The timer controls the relay, and runs the glow plugs for set periods of time, depending if the engine is cold etc. To keep the glow plugs ‘automatically’ controlled, a 12 volt relay and timer will need to be sourced. These could possibly be adapted from other 12v diesel engines, such as the TD42 in the GQ.


A special alternator is required for the SD33, as the alternator has an output shaft which drives a vacuum pump. This means a generic/petrol-engine 12v alternator cannot be used, unless an alternative vacuum pump is also used (belt and electric motor driven pumps do exist on the after-market). A genuine MK alternator could be used, or it may be possible to have the 24v alternator re-wound as 12v. It may also be possible to adapt an alternator from another 12v diesel vehicle, as they most likely also have a vacuum pump (you can use GQ TD42!).

Alternator Voltage Regulator

This would only be required if using an MK SD33 12 volt alternator.

If using an alternator from a different vehicle, these may have inbuilt or different regulation systems. This would also require a small amount of re-wiring to the existing loom, see the wiki page Alternator with Internal Regulator Conversion

Starter Motor

A 12 volt starter will need to be sourced, or it may be possible to have the 24 volt starter re-wound.

Vehicle/Body Parts

The following vehicle/body parts will require attention during this conversion.

Instrument Cluster

The majority of the instrument cluster within an 24 volt vehicle is already 12 volt. This includes the fuel gauge (and in-tank float), oil pressure gauge and water temp gauge.

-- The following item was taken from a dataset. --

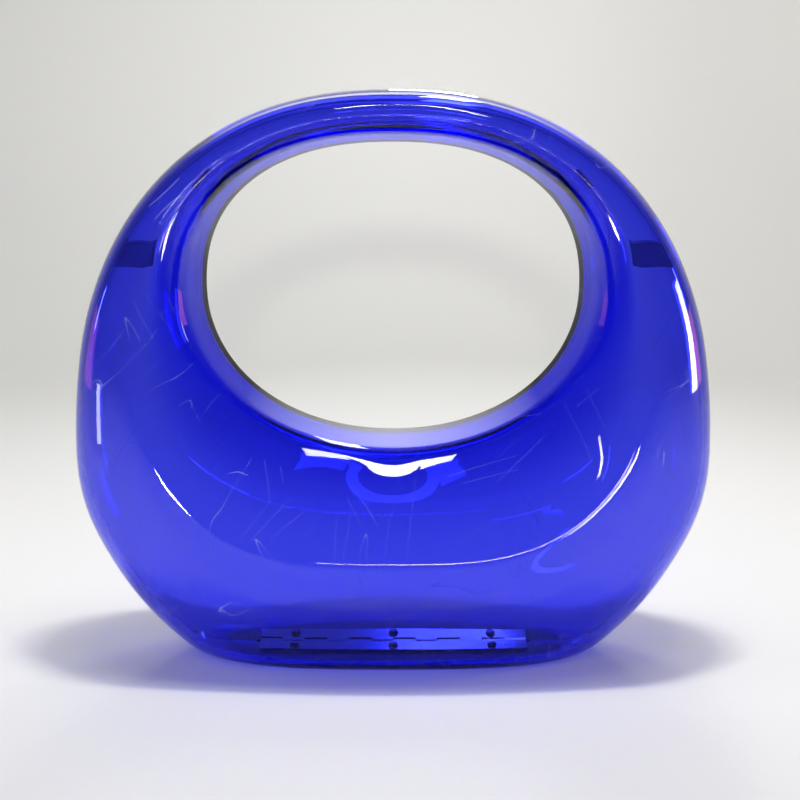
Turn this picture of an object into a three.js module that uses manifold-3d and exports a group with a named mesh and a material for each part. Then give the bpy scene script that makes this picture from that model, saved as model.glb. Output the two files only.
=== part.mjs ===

The only part that requires attention is the voltage gauge. This will still detect 12v, however the dial is not accurate at that level (it shows the region of 16 to 32v). It can either be left as-is, or replaced with a 12 volt version. To do this, you could replace just the voltage section of the cluster (a petrol voltage gauge could also probably be inserted) or the whole instrument cluster could be replaced with a MK SD33 item (some feature a tacho!).


Most of the globes will need replacing. These include;

  • Head lights
  • Front park lights
  • Front and side indicators
  • Tail lights
  • Rear number plate light
  • Internal roof light
  • Dash notification lights (handbrake, 4wd etc).
  • Heater dial illumination globe.

As mentioned above, the instrument cluster is already 12 volt, and the globes are too. They will not need replacing.

Window Wipers

The 24 volt wiper motor still works when supplied with 12 volt, although it is too slow to be useful (ultra fast setting will be slower than normal speed). This is unsafe for road use and should be replaced with a 12 volt motor. There are 3 possible methods to achieving this;

  • Obtain a 12 volt wiper motor from another MQ Patrol. Units from petrol engines will also work. This is the common solution.
  • It may be possible to have the motor re-wound, to suit 12 volt.
  • A 12 volt motor from a different vehicle (or after-market) may be adaptable.

Window Washer

The window washer pump will need to be replaced with a 12 volt pump. Similar to the wiper motor solutions, you could obtain a pump from a 12 volt MQ Patrol (including from petrol vehicles) or purchase an after-market pump. After-market pumps can be purchased with or without new washer bottles.

Heater Blower

Needs changing. Either obtain a 12v MQ unit, have the motor re-wound, or adapt one from a different vehicle.

Wiring Loom

All MK have a different wiring loom than MQ, as electronics such as rear window wipers were added. There are even greater differences when comparing a 24 volt SD33 loom with a 12 volt version, due to the different battery/charging circuits. There are 2 options to consider.

Modify Existing Loom

In short, in an Australian MQ, the RH battery will need ‘removing’, and the LH battery joined to the body (earth). The charging system may require a few minor adjustments. Any 24 volt relays will need replacing (think head light relay etc). There is a 12 volt accessory circuit on the RH battery, the relay operating this will need removing and the circuit joined back into the main loom.

Swap in New Loom

This would be an easier option for someone not competent with car electrics. Simply unplug all engine bay connections and pull the loom through the firewall and into the cab. Then unplug all the dash plugs and the connection to the rear wiring loom (located under the drivers seat), and the old loom can be removed from the vehicle.

To aid in installation, you can tag each connector whilst removing the loom and keep a list of the component it connects too. This is not essential, as most components have different plugs, so it is simple to work out what plug connects where.

Any extra circuits with the new loom can be ‘ignored’, they should not effect the functioning of the vehicle.